The family’s life was disrupted by the First World War, during which her father, age 37, served on the western front.
With the loss of his earnings, they fell on hard times and were forced to live in a succession of cheap and shabby lodgings; Jean was moved to Remuera Primary School.
The family moved from Grey Lynn to Remuera and rented a house on the south side of Remuera Road, at 60 Clonbern Rd. The house was owned by Edward (Ted) Laurie Wilcock, a dentist for whom Fred Batten had worked. Jean continued at Remuera Primary School.
So what got Jean Batten into flying?
Her father Fred took her to a dinner for Charles Kingsford-Smith in Auckland in 1928. Sir Charles Edward Kingsford Smith MC, AFC (9 February 1897 – 8 November 1935), nicknamed Smithy, was an Australian aviation pioneer. He piloted the first transpacific flight from California to Brisbane via Hawaii and Fiji. and the first flight between Australia and New Zealand. In 1935, Kingsford Smith and his co-pilot Tommy Pethybridge disappeared over the Andaman Sea while attempting to break the Australia–England speed record.
Nellie arranged for her to go to Sydney for a flight with Charles Kingsford-Smith in 1929.
Jean’s mother took her down to Mission Bay to visit the Kohimarama flying school of Leo and Vivian Walsh, who lived at Orakei Road, Remuera. Jean decided to become a pilot after Charles Kingsford-Smith visited New Zealand in 1928. She qualified as a pilot at the London Aero Club’s base at Stag Lane Aerodrome at Edgware, London in 1930.
In 1930 Jean told Fred she was going to attend the Royal College of Music, when in fact she joined the London Aero Club (LAC) in north-west London, even selling her piano to help pay for her flying fees.
On 5th December 1930, Jean obtained her pilot A license to become a private pilot.

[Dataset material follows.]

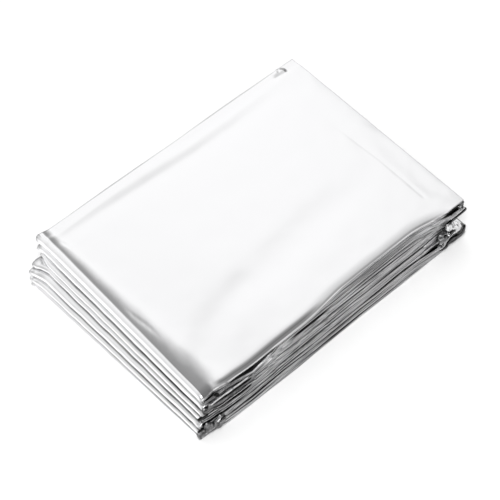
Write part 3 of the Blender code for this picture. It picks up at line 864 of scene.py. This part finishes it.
def aluminised_polyester_film():
    """Polyester film with a coat of evaporated aluminium: a bright mirror, softly blurred by its
    fine crinkles. Where its plies end in a stack of tiny lips, it is lined, and greyer with
    painted shade between the plies; in the gaps it is darkened with painted shade."""
    material = bpy.data.materials.new("aluminised_polyester_film")
    material.use_nodes = True
    tree = material.node_tree
    shader = tree.nodes["Principled BSDF"]
    coordinates = add_node(tree, "ShaderNodeTexCoord")
    place = coordinates.outputs["Object"]

    along_edge = add_node(tree, "ShaderNodeMapping", {
        "Vector": place, "Scale": PLY_LINE_SCALE}, vector_type="POINT")
    lines = add_node(tree, "ShaderNodeTexNoise", {
        "Vector": along_edge.outputs[0], "Scale": 1.0, "Detail": 2.0, "Roughness": 0.6})
    line_shade = add_node(tree, "ShaderNodeValToRGB", {0: lines.outputs["Fac"]})
    set_ramp(line_shade, [(stop, linear_colour(tint)) for stop, tint in PLY_LINE_STOPS])
    mask = add_node(tree, "ShaderNodeAttribute", attribute_name="ply_edges_and_shade")
    tinted = mix_colours(tree, "MIX", mask.outputs["Fac"], linear_colour(FILM_TINT),
                         line_shade.outputs["Color"])

    broad = add_node(tree, "ShaderNodeTexNoise", {
        "Vector": place, "Scale": BROAD_CRINKLES, "Detail": 1.0, "Roughness": 0.5})
    fine = add_node(tree, "ShaderNodeTexNoise", {
        "Vector": place, "Scale": FINE_CRINKLES, "Detail": 2.0, "Roughness": 0.5})
    broad_bump = add_node(tree, "ShaderNodeBump", {
        "Strength": 1.0, "Distance": BROAD_CRINKLE_HEIGHT, "Height": broad.outputs["Fac"]})
    fine_bump = add_node(tree, "ShaderNodeBump", {
        "Strength": 1.0, "Distance": FINE_CRINKLE_HEIGHT, "Height": fine.outputs["Fac"],
        "Normal": broad_bump.outputs["Normal"]})
    line_relief = add_node(tree, "ShaderNodeMath", {
        0: lines.outputs["Fac"], 1: mask.outputs["Fac"]}, operation="MULTIPLY")
    line_bump = add_node(tree, "ShaderNodeBump", {
        "Strength": 1.0, "Distance": PLY_LINE_HEIGHT, "Height": line_relief.outputs[0],
        "Normal": fine_bump.outputs["Normal"]})

    roughness = add_node(tree, "ShaderNodeMapRange", {
        "Value": mask.outputs["Fac"], "To Min": FILM_ROUGHNESS, "To Max": PLY_EDGE_ROUGHNESS})
    # Painted shade: the base colour darkens with the painted shade mark
    gap = add_node(tree, "ShaderNodeAttribute", attribute_name="painted_shade")
    painted_shade_light = add_node(tree, "ShaderNodeMapRange", interpolation_type="SMOOTHSTEP", sockets={
        "Value": gap.outputs["Fac"], "From Min": PAINTED_SHADE_START, "From Max": PAINTED_SHADE_FULL,
        "To Min": 1.0, "To Max": PAINTED_SHADE_LIGHT_LEFT})
    shaded = mix_colours(tree, "MULTIPLY", 1.0, tinted, painted_shade_light.outputs[0])
    tree.links.new(shaded, shader.inputs["Base Color"])
    tree.links.new(roughness.outputs[0], shader.inputs["Roughness"])
    tree.links.new(line_bump.outputs["Normal"], shader.inputs["Normal"])
    shader.inputs["Metallic"].default_value = 1.0
    return material


# Camera: above the near left corner, with a long lens
CAMERA_AZIMUTH = math.radians(-41.817)
CAMERA_ELEVATION = math.radians(57.335)
CAMERA_DISTANCE = 510.4 * MM
CAMERA_AIM = Vector((-4.225, -5.841, 17.343)) * MM
CAMERA_LENS = 108.0
CAMERA_SENSOR = 36.0


def add_camera():
    """Camera that looks down on the pack's near left corner."""
    back = Vector((
        math.sin(CAMERA_AZIMUTH) * math.cos(CAMERA_ELEVATION),
        -math.cos(CAMERA_AZIMUTH) * math.cos(CAMERA_ELEVATION),
        math.sin(CAMERA_ELEVATION),
    ))
    right = Vector((0.0, 0.0, 1.0)).cross(back).normalized()
    up = back.cross(right)
    data = bpy.data.cameras.new("camera")
    data.lens = CAMERA_LENS
    data.sensor_width = CAMERA_SENSOR
    camera = bpy.data.objects.new("camera", data)
    turn = Matrix((right, up, back)).transposed().to_4x4()
    camera.matrix_world = Matrix.Translation(CAMERA_AIM + back * CAMERA_DISTANCE) @ turn
    bpy.context.scene.collection.objects.link(camera)
    bpy.context.scene.camera = camera


# Light of the studio: brightness from the left (-X) to the right, then from the near side (-Y)
# to the far side. Each is a position from 0 to 1 and a level, and the two are multiplied.
LEFT_TO_RIGHT_LIGHT = (
    (0.0, 0.72), (0.25, 0.86), (0.62, 0.95), (0.745, 1.0), (0.84, 0.30), (1.0, 0.22))
NEAR_TO_FAR_LIGHT = (
    (0.0, 0.14), (0.09, 0.34), (0.24, 0.55), (0.5, 0.74), (0.60, 0.83), (0.67, 0.96), (0.74, 1.0))
LIGHT_STRENGTH = 1.1
LAMP_DISTANCE = 900.0 * MM
LAMP_SIZE = 360.0 * MM
LAMP_POWER = 5.0
LAMP_ELEVATION = math.radians(62.0)
FLOOR_SIZE = 3.0
FLOOR_DROP = 0.05 * MM
FLOOR_TINT = "FFFFFF"
FLOOR_ROUGHNESS = 0.9


def light_studio():
    """Soft light all round: bright above, behind and on the left, greyer on the right and near."""
    world = bpy.data.worlds.new("studio")
    bpy.context.scene.world = world
    world.use_nodes = True
    tree = world.node_tree
    background = tree.nodes["Background"]
    coordinates = add_node(tree, "ShaderNodeTexCoord")
    parts = add_node(tree, "ShaderNodeSeparateXYZ", {0: coordinates.outputs["Generated"]})
    levels = []
    for axis, stops in ((0, LEFT_TO_RIGHT_LIGHT), (1, NEAR_TO_FAR_LIGHT)):
        share = add_node(tree, "ShaderNodeMapRange", {
            "Value": parts.outputs[axis], "From Min": -1.0, "From Max": 1.0})
        ramp = add_node(tree, "ShaderNodeValToRGB", {0: share.outputs[0]})
        set_ramp(ramp, stops)
        levels.append(ramp.outputs["Color"])
    light = mix_colours(tree, "MULTIPLY", 1.0, *levels)
    tree.links.new(light, background.inputs["Color"])
    background.inputs["Strength"].default_value = LIGHT_STRENGTH


def add_lamp():
    """Soft lamp above the camera, so that the floor stays pale round the pack."""
    data = bpy.data.lights.new("lamp", "AREA")
    data.shape = "DISK"
    data.size = LAMP_SIZE
    data.energy = LAMP_POWER
    lamp = bpy.data.objects.new("lamp", data)
    toward = Vector((
        math.sin(CAMERA_AZIMUTH) * math.cos(LAMP_ELEVATION),
        -math.cos(CAMERA_AZIMUTH) * math.cos(LAMP_ELEVATION),
        math.sin(LAMP_ELEVATION),
    ))
    lamp.rotation_euler = toward.to_track_quat("Z", "Y").to_euler()
    lamp.location = CAMERA_AIM + toward * LAMP_DISTANCE
    bpy.context.scene.collection.objects.link(lamp)


def lay_floor():
    """Plain pale floor."""
    material = bpy.data.materials.new("pale_floor")
    material.use_nodes = True
    shader = material.node_tree.nodes["Principled BSDF"]
    shader.inputs["Base Color"].default_value = linear_colour(FLOOR_TINT)
    shader.inputs["Roughness"].default_value = FLOOR_ROUGHNESS
    bm = bmesh.new()
    bmesh.ops.create_grid(bm, x_segments=1, y_segments=1, size=0.5 * FLOOR_SIZE)
    bmesh.ops.translate(bm, vec=(0.0, 0.0, -FLOOR_DROP), verts=bm.verts[:])
    mesh = bpy.data.meshes.new("floor")
    bm.to_mesh(mesh)
    bm.free()
    link_piece("floor", mesh, material)


add_camera()
light_studio()
add_lamp()
lay_floor()
bpy.context.scene.view_settings.view_transform = "Standard"

film = aluminised_polyester_film()
strip = link_piece("foil_strip", folded_strip(), film)
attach(strip, "root")
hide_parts("blanket")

Although it only required 3 hours’ worth of solo flying time, a lack of funds made this difficult for her to achieve. When her father found out what she was really doing, he stopped giving her an allowance. Jean and Nellie were forced to return to New Zealand.
In 1933 Jean purchased a Gipsy Moth that had been owned by Edward, Prince of Wales and had it fitted with long-range fuel tanks and a secret built-in trap-door toilet, designed by Geoffrey de Havilland himself. Her route was plotted meticulously: 25 legs across 13 countries; 17,280 km to Darwin, another 3200 km to Sydney; the precise hours of daylight each day; a schedule of routine engine checks; fuel usage; distances between refuelling stops; each airstrip’s surface type. Plus she was a superb navigator. (NZ Geographic).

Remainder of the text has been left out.